>>

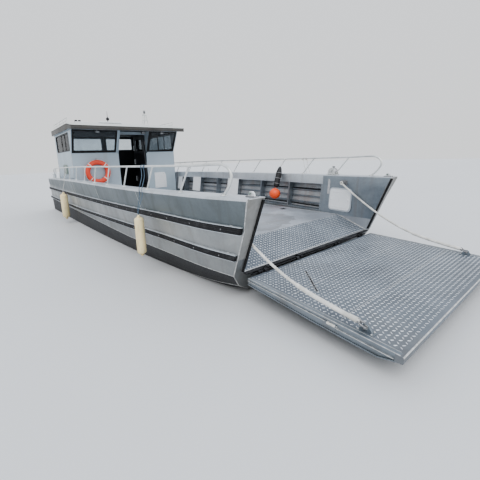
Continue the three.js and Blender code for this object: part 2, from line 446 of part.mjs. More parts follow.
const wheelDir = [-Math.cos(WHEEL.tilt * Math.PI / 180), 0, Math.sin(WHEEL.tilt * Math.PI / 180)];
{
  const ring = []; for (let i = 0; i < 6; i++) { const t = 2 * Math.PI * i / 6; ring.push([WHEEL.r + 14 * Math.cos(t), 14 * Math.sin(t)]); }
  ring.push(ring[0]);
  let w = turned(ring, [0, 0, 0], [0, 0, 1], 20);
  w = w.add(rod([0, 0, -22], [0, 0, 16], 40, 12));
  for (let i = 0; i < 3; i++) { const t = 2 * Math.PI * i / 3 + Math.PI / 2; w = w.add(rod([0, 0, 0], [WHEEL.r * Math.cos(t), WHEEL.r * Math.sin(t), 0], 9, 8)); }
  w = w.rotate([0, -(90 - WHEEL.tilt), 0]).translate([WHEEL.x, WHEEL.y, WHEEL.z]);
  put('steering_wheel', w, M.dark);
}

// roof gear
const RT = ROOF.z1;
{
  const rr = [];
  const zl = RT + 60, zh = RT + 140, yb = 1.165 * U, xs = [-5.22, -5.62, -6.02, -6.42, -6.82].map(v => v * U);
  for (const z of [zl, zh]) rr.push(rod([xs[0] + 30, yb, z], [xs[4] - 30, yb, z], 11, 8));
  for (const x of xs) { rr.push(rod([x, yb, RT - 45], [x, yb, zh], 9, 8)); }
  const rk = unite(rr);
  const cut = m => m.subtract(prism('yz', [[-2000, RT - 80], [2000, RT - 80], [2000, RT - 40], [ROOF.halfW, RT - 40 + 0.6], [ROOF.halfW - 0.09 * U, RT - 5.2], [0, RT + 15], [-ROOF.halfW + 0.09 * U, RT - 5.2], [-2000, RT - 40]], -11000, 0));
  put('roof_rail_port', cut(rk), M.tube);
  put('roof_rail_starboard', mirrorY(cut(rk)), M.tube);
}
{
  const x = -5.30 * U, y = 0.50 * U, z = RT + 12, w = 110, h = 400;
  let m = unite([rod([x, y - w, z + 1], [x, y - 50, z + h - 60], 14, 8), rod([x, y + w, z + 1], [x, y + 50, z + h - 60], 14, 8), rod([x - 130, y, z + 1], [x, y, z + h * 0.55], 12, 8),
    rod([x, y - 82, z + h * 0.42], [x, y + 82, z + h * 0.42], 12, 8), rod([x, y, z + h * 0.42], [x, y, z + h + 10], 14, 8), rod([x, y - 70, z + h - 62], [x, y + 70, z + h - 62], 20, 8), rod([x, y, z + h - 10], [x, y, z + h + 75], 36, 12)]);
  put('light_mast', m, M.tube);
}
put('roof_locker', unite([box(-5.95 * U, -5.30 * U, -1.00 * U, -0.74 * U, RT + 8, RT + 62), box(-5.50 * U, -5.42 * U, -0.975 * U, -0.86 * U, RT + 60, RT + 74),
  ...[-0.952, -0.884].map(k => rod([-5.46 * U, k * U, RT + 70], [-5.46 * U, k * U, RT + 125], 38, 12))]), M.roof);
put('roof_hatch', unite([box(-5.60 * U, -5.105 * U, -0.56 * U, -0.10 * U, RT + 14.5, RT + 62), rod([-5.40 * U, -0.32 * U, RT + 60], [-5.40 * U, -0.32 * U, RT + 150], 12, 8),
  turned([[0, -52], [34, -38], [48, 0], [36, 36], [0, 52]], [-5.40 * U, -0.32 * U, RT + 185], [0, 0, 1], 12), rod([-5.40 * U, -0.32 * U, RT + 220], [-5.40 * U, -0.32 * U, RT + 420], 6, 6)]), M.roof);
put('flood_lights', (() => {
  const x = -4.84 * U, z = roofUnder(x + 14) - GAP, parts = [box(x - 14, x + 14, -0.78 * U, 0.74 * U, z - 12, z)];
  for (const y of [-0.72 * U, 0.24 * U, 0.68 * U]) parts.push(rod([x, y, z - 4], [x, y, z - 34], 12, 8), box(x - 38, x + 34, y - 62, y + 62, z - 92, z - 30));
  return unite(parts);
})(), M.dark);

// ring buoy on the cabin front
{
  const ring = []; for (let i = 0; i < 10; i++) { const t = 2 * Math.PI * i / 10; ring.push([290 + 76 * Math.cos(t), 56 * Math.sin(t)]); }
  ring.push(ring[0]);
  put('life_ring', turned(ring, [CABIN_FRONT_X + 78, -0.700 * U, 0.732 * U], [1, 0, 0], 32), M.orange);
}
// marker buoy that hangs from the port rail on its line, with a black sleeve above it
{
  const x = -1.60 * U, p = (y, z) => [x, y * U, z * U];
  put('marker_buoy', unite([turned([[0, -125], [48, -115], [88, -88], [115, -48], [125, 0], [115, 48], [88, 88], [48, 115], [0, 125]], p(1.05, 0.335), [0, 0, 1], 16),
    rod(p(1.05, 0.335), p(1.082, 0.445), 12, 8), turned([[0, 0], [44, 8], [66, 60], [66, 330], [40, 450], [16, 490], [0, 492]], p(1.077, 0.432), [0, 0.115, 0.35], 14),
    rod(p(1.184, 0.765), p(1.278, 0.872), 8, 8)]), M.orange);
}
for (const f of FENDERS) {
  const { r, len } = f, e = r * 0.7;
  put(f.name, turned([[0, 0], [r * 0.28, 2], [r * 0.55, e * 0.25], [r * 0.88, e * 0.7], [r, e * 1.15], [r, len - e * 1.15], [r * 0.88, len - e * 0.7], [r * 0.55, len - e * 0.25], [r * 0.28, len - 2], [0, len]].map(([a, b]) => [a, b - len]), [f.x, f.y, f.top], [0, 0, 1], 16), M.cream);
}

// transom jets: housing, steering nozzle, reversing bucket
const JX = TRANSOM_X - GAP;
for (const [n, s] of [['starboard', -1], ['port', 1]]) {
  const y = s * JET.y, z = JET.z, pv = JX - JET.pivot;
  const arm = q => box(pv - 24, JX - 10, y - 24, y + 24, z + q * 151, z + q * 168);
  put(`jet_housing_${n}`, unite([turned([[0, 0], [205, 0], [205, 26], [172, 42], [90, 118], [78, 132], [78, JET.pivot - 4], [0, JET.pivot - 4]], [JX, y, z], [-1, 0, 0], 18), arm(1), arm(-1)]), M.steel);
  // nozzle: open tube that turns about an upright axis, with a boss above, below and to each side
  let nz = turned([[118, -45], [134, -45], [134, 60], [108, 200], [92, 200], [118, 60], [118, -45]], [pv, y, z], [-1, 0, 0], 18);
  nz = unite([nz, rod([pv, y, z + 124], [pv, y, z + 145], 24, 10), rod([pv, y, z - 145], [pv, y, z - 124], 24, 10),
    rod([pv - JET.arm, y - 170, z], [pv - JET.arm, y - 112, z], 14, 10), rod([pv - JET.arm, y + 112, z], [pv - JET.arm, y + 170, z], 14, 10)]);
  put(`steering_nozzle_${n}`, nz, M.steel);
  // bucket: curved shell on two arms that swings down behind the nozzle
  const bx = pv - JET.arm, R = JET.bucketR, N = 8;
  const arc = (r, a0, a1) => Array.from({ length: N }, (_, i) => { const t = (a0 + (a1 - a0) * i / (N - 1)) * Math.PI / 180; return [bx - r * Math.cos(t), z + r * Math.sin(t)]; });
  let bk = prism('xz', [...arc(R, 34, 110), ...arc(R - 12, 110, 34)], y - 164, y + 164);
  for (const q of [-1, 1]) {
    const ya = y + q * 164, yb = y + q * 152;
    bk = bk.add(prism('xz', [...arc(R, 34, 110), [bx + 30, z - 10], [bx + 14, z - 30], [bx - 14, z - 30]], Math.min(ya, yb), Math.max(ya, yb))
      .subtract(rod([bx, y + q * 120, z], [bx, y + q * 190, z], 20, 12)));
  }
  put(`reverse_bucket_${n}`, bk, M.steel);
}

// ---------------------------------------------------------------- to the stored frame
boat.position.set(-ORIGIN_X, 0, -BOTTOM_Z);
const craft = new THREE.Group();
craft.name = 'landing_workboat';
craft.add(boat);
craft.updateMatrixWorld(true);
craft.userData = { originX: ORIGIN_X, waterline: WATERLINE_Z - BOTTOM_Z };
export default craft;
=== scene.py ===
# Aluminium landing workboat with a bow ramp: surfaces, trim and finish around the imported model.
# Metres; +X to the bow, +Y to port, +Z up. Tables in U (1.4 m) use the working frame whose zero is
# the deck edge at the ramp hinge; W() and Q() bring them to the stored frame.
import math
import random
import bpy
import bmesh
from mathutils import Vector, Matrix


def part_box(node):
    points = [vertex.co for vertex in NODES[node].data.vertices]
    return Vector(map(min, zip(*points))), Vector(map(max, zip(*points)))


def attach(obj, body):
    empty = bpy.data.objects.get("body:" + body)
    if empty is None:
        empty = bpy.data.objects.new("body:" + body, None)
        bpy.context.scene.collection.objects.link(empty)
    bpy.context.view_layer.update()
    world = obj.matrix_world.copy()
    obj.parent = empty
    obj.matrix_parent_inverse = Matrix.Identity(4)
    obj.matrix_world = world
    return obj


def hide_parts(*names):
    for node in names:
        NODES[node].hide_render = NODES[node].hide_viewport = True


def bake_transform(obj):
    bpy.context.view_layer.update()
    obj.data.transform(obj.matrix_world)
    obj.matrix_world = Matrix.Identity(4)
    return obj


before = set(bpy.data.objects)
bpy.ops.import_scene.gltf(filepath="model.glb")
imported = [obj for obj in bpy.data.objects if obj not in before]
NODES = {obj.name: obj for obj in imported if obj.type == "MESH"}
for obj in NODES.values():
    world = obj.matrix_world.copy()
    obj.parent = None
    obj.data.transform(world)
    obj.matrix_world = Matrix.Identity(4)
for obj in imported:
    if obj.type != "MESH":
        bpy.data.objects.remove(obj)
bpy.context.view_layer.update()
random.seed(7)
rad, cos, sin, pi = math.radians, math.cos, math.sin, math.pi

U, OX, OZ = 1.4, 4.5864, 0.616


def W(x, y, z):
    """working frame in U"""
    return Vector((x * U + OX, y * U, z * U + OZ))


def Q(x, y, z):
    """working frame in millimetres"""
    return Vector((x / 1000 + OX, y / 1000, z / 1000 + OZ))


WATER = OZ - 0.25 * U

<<
>>

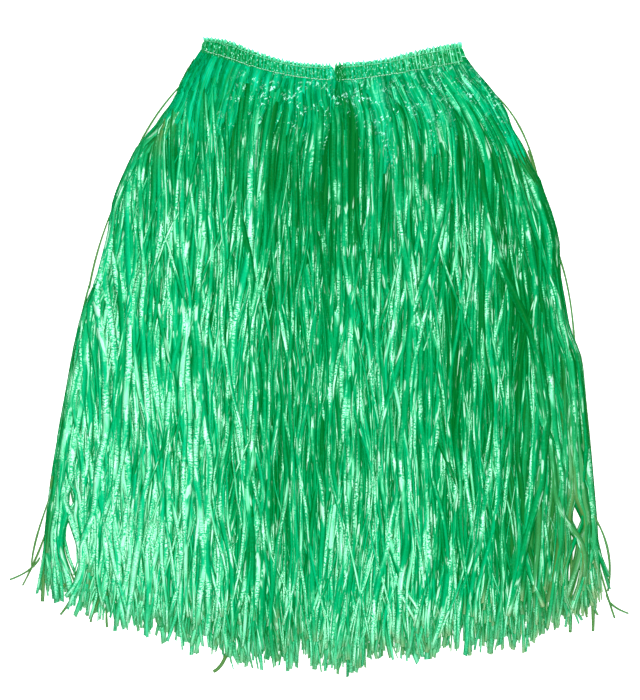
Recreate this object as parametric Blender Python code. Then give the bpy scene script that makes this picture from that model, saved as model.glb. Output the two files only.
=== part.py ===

<<
>>

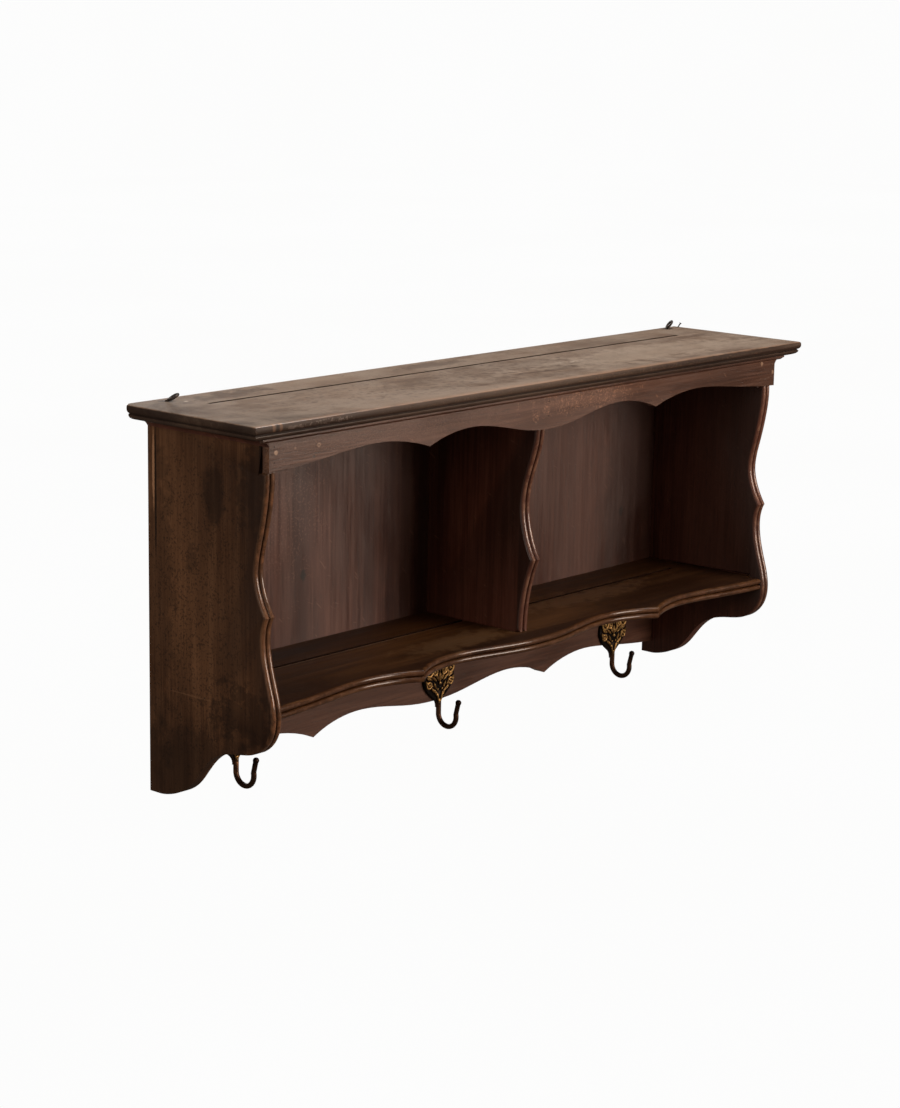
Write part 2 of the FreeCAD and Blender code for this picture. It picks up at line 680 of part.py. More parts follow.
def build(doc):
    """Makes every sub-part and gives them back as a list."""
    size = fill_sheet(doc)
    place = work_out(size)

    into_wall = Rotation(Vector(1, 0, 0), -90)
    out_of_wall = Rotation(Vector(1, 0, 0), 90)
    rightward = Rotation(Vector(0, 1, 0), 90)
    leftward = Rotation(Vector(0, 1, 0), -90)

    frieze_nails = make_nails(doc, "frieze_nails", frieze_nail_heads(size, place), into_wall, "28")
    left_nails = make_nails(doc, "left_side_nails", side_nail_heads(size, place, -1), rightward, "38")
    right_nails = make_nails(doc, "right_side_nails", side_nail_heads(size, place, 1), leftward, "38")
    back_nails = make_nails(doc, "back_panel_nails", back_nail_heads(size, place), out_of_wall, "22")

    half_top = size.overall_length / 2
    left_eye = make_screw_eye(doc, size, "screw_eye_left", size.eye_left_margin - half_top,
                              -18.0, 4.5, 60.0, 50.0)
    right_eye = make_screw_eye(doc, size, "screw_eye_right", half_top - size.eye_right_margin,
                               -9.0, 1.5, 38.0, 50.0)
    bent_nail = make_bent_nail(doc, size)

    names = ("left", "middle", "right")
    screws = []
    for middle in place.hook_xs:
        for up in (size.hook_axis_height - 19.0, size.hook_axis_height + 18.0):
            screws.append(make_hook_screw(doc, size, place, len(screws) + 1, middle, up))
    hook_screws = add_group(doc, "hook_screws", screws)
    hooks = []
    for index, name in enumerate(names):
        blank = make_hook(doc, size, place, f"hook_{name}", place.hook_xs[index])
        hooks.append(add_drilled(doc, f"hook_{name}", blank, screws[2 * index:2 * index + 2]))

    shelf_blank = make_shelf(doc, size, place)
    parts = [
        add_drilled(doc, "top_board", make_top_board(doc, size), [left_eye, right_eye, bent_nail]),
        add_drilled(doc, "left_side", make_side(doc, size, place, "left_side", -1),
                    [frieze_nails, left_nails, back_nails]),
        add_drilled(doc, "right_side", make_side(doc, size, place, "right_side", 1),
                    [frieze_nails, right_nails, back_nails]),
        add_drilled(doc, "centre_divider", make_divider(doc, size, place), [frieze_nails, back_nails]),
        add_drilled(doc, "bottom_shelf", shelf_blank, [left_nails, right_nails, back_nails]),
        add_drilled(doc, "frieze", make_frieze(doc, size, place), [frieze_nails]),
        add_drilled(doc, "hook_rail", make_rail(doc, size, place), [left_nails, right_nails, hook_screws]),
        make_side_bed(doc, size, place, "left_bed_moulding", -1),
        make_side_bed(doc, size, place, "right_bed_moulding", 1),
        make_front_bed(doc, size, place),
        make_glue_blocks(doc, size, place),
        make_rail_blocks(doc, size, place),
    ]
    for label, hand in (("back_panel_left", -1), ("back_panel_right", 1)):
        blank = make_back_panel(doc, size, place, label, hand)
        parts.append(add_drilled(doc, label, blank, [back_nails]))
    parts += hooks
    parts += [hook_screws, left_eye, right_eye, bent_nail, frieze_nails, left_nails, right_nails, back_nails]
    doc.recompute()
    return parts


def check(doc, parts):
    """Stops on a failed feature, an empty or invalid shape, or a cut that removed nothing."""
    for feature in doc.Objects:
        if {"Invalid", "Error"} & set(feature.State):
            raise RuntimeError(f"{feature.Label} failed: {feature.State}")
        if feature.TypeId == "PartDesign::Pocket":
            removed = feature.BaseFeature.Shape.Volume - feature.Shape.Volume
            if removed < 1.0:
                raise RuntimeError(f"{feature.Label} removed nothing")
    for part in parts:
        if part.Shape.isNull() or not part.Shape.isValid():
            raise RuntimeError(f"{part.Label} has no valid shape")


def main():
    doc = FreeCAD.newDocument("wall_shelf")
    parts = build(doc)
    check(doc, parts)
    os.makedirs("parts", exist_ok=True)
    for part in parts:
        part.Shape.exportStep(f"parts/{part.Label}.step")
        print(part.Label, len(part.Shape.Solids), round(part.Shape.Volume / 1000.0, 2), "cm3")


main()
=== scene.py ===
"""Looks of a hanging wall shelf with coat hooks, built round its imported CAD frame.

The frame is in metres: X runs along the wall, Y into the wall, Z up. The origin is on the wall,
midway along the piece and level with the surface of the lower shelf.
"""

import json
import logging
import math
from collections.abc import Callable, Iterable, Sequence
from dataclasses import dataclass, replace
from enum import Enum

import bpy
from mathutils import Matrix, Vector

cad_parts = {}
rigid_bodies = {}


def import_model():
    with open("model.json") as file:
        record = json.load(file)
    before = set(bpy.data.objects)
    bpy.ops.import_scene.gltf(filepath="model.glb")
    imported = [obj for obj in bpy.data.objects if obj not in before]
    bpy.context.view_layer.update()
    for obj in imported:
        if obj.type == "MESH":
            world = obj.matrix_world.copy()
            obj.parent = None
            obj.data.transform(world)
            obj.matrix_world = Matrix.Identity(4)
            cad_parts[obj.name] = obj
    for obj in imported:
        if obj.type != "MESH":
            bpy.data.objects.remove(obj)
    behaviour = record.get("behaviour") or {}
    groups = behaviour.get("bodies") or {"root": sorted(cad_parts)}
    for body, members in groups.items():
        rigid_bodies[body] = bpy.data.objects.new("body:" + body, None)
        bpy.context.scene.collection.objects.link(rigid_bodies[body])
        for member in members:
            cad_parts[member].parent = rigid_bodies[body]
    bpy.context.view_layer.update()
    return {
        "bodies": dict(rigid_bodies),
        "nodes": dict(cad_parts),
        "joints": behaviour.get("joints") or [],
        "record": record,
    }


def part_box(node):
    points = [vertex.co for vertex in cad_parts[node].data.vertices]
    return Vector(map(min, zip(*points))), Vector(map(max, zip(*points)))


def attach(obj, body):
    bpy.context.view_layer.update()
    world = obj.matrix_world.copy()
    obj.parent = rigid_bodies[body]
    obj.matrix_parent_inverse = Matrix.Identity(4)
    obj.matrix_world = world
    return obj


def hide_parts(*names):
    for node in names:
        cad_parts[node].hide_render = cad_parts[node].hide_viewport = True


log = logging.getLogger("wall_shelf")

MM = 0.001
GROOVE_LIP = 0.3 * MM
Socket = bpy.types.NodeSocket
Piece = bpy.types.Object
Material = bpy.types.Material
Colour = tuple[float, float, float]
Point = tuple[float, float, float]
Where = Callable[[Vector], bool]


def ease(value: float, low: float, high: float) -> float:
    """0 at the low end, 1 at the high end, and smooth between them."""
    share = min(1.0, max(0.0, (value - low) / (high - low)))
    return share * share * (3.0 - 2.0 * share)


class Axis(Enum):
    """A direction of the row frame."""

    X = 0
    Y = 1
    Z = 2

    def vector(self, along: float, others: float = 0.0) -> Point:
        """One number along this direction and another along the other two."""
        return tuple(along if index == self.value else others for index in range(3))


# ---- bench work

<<

[Task to complete]: Look through the material above and pick out each line holding the word "from".

[Written solution]:
Continue the three.js and Blender code for this object: part 2, from line 446 of part.mjs. More parts follow.
// marker buoy that hangs from the port rail on its line, with a black sleeve above it
  const arc = (r, a0, a1) => Array.from({ length: N }, (_, i) => { const t = (a0 + (a1 - a0) * i / (N - 1)) * Math.PI / 180; return [bx - r * Math.cos(t), z + r * Math.sin(t)]; });
from mathutils import Vector, Matrix
Recreate this object as parametric Blender Python code. Then give the bpy scene script that makes this picture from that model, saved as model.glb. Output the two files only.
from collections.abc import Callable, Iterable, Sequence
from dataclasses import dataclass, replace
from enum import Enum
from mathutils import Matrix, Vector